> Written problem
Your task is to write out the complete listing exactly as it is shown.

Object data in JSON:
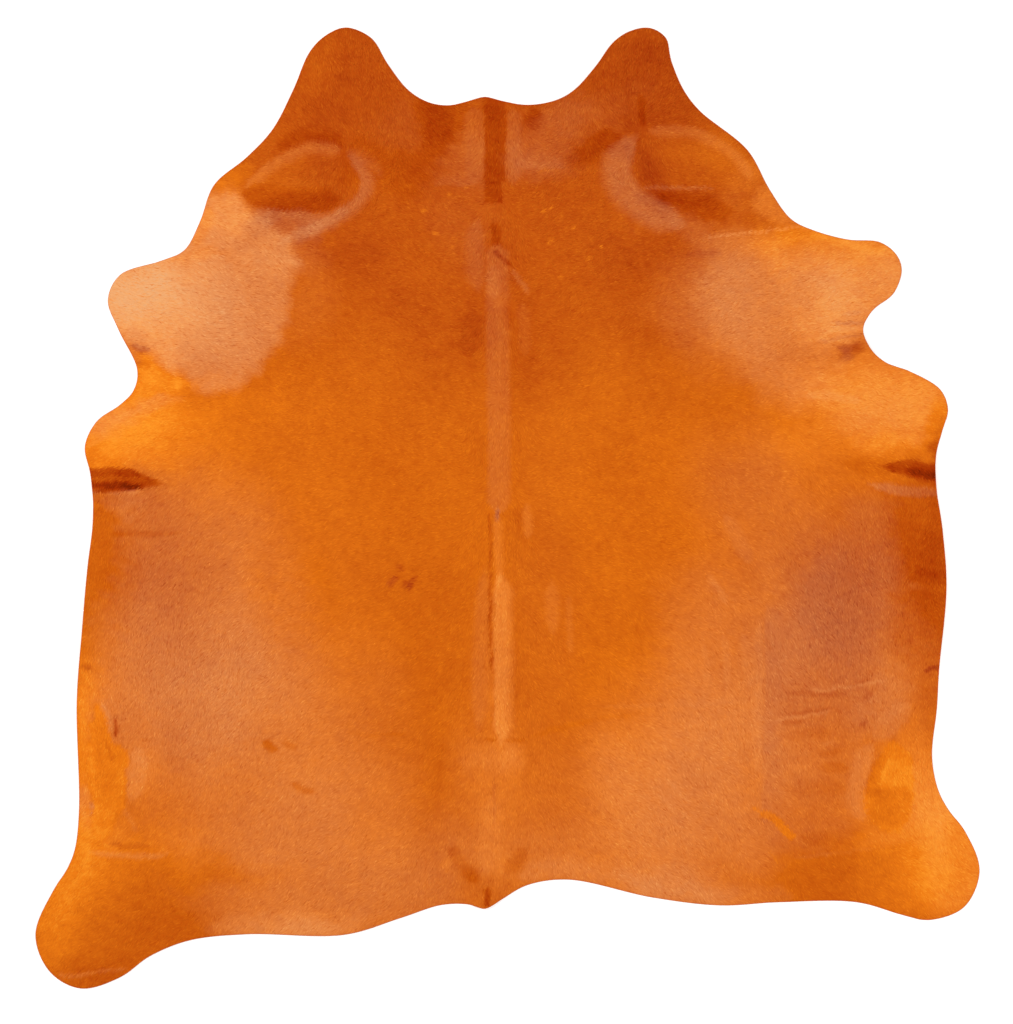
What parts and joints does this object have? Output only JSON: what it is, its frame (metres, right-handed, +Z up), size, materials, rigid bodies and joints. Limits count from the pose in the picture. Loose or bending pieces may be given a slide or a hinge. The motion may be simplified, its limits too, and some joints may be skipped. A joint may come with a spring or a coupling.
{
  "type": "hair-on leather hide, laid flat",
  "caption": "Hair-on cowhide dyed orange brown, laid flat with its neck, leg and flank lobes and soft folds at the flanks, used as a rug or as upholstery leather.",
  "frame": {"origin": "middle of the bounding box's base, on the floor under the middle of the hide", "axes": "+Z up off the floor, out of the hair side; +Y along the spine from the tail to the neck; +X to the hide's right when it is seen from above with the neck away from the viewer"},
  "size_m": [2.124, 2.162, 0.017],
  "materials": {
    "hair_on_leather": "short lying hair dyed orange brown with a soft sheen, suede flesh side underneath"
  },
  "bodies": {
    "root": {"hide": "hair_on_leather"}
  },
  "joints": []
}
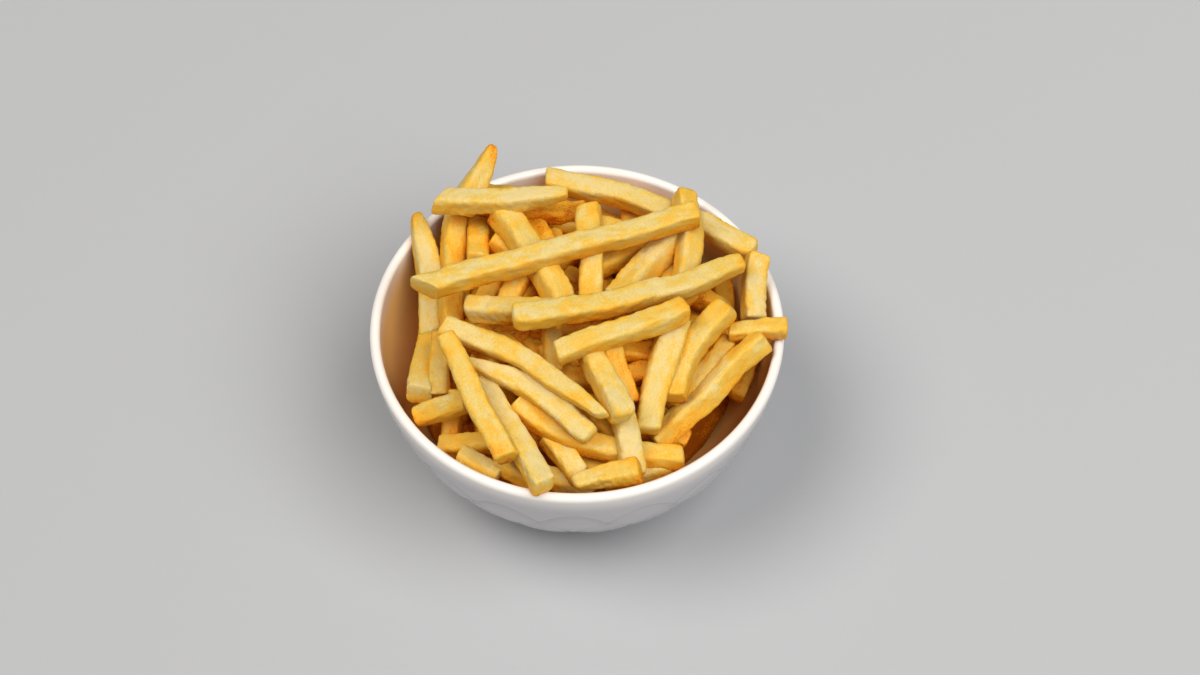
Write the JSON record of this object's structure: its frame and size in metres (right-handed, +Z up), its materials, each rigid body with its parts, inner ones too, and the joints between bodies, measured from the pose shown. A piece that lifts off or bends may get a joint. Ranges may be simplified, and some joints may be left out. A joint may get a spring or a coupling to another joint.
{
  "type": "french fries portion in a bowl",
  "caption": "Heap of straight-cut French fries in a small round white porcelain bowl with a plain rim and rows of arched scales round its outside.",
  "frame": {"origin": "on the bowl's axis, on the table under its foot ring", "axes": "+Z up along the bowl's axis, -Y to the front, +X to the right"},
  "size_m": [0.1408, 0.14, 0.0936],
  "materials": {
    "porcelain": "clear-glazed white porcelain, gloss",
    "fried_potato": "deep-fried potato, matt to satin with browned edges"
  },
  "bodies": {
    "root": {"bowl": "porcelain", "fries": "fried_potato"}
  },
  "joints": []
}
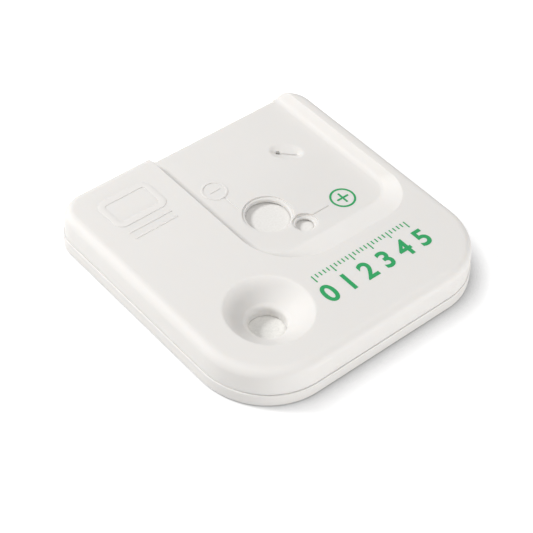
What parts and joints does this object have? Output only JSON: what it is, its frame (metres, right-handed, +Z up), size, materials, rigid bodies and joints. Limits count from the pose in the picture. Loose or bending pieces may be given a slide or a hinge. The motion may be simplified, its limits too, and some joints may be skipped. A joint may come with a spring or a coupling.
{
  "type": "lateral flow test cassette",
  "caption": "Flat square test cassette in two pressed mouldings, with a funnel sample well, two round windows and an end slot in a sunk reading area, over a diagonal test strip.",
  "frame": {"origin": "middle of the underside, on the surface that the cassette rests on", "axes": "+X the reading direction, towards the right of the cassette; +Y away from the reader, towards the open end of the reading area; +Z up"},
  "size_m": [0.06, 0.0602, 0.0087],
  "materials": {
    "housing_plastic": "satin off-white polystyrene",
    "membrane": "matt white nitrocellulose",
    "pad_fibre": "matt fibrous white",
    "card": "white plastic card"
  },
  "bodies": {
    "root": {"top_cover": "housing_plastic", "base_tray": "housing_plastic", "nitrocellulose_membrane": "membrane", "sample_pad": "pad_fibre", "conjugate_pad": "pad_fibre", "absorbent_pad": "pad_fibre", "backing_card": "card"}
  },
  "joints": []
}
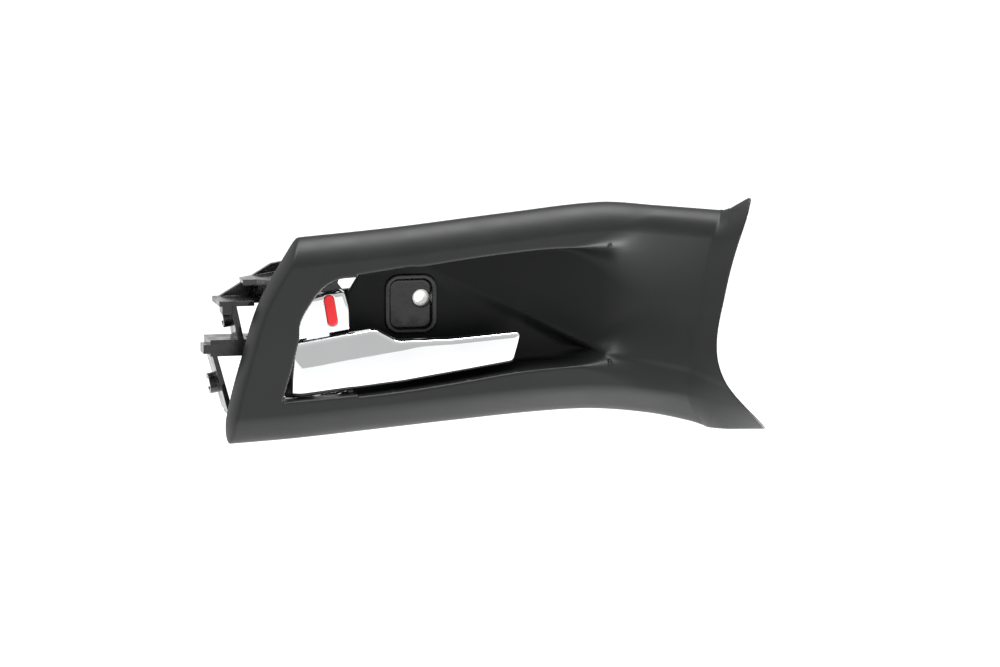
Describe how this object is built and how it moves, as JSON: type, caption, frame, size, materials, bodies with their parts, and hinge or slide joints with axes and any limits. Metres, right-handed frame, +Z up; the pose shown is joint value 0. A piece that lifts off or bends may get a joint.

> Correct response
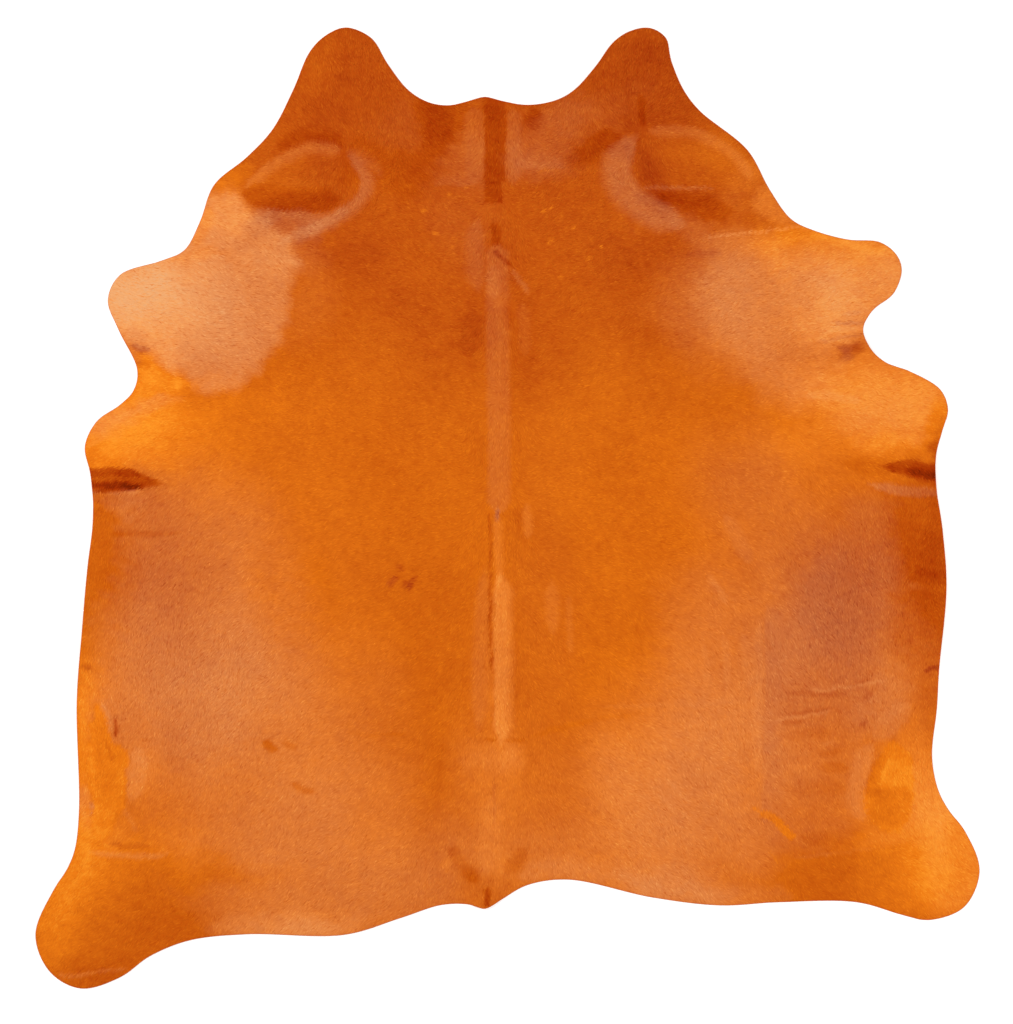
What parts and joints does this object have? Output only JSON: what it is, its frame (metres, right-handed, +Z up), size, materials, rigid bodies and joints. Limits count from the pose in the picture. Loose or bending pieces may be given a slide or a hinge. The motion may be simplified, its limits too, and some joints may be skipped. A joint may come with a spring or a coupling.
{
  "type": "hair-on leather hide, laid flat",
  "caption": "Hair-on cowhide dyed orange brown, laid flat with its neck, leg and flank lobes and soft folds at the flanks, used as a rug or as upholstery leather.",
  "frame": {"origin": "middle of the bounding box's base, on the floor under the middle of the hide", "axes": "+Z up off the floor, out of the hair side; +Y along the spine from the tail to the neck; +X to the hide's right when it is seen from above with the neck away from the viewer"},
  "size_m": [2.124, 2.162, 0.017],
  "materials": {
    "hair_on_leather": "short lying hair dyed orange brown with a soft sheen, suede flesh side underneath"
  },
  "bodies": {
    "root": {"hide": "hair_on_leather"}
  },
  "joints": []
}
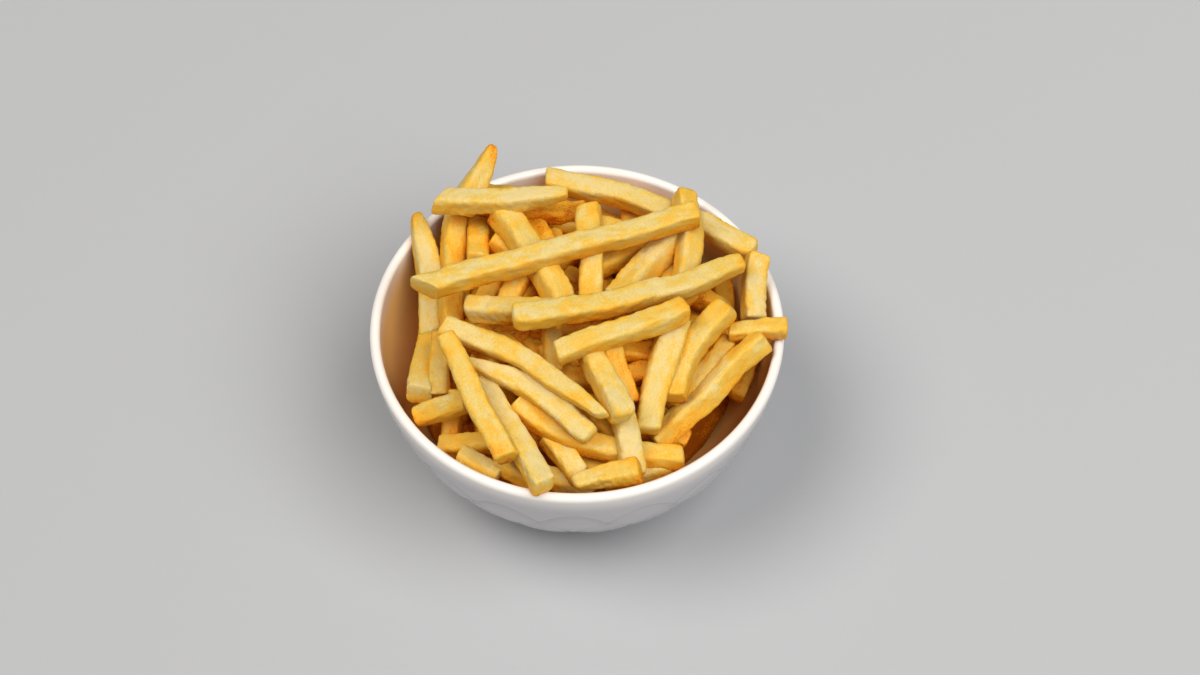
Write the JSON record of this object's structure: its frame and size in metres (right-handed, +Z up), its materials, each rigid body with its parts, inner ones too, and the joints between bodies, measured from the pose shown. A piece that lifts off or bends may get a joint. Ranges may be simplified, and some joints may be left out. A joint may get a spring or a coupling to another joint.
{
  "type": "french fries portion in a bowl",
  "caption": "Heap of straight-cut French fries in a small round white porcelain bowl with a plain rim and rows of arched scales round its outside.",
  "frame": {"origin": "on the bowl's axis, on the table under its foot ring", "axes": "+Z up along the bowl's axis, -Y to the front, +X to the right"},
  "size_m": [0.1408, 0.14, 0.0936],
  "materials": {
    "porcelain": "clear-glazed white porcelain, gloss",
    "fried_potato": "deep-fried potato, matt to satin with browned edges"
  },
  "bodies": {
    "root": {"bowl": "porcelain", "fries": "fried_potato"}
  },
  "joints": []
}
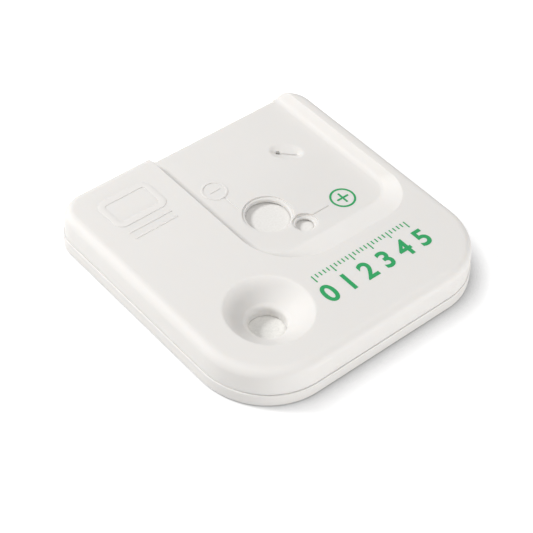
What parts and joints does this object have? Output only JSON: what it is, its frame (metres, right-handed, +Z up), size, materials, rigid bodies and joints. Limits count from the pose in the picture. Loose or bending pieces may be given a slide or a hinge. The motion may be simplified, its limits too, and some joints may be skipped. A joint may come with a spring or a coupling.
{
  "type": "lateral flow test cassette",
  "caption": "Flat square test cassette in two pressed mouldings, with a funnel sample well, two round windows and an end slot in a sunk reading area, over a diagonal test strip.",
  "frame": {"origin": "middle of the underside, on the surface that the cassette rests on", "axes": "+X the reading direction, towards the right of the cassette; +Y away from the reader, towards the open end of the reading area; +Z up"},
  "size_m": [0.06, 0.0602, 0.0087],
  "materials": {
    "housing_plastic": "satin off-white polystyrene",
    "membrane": "matt white nitrocellulose",
    "pad_fibre": "matt fibrous white",
    "card": "white plastic card"
  },
  "bodies": {
    "root": {"top_cover": "housing_plastic", "base_tray": "housing_plastic", "nitrocellulose_membrane": "membrane", "sample_pad": "pad_fibre", "conjugate_pad": "pad_fibre", "absorbent_pad": "pad_fibre", "backing_card": "card"}
  },
  "joints": []
}
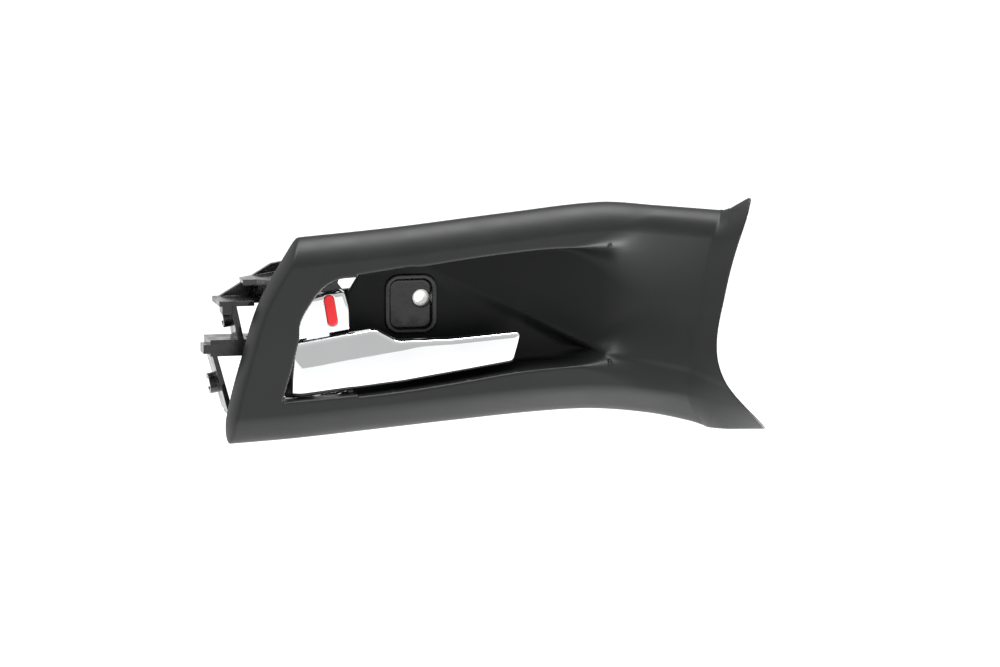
Describe how this object is built and how it moves, as JSON: type, caption, frame, size, materials, bodies with their parts, and hinge or slide joints with axes and any limits. Metres, right-handed frame, +Z up; the pose shown is joint value 0. A piece that lifts off or bends may get a joint.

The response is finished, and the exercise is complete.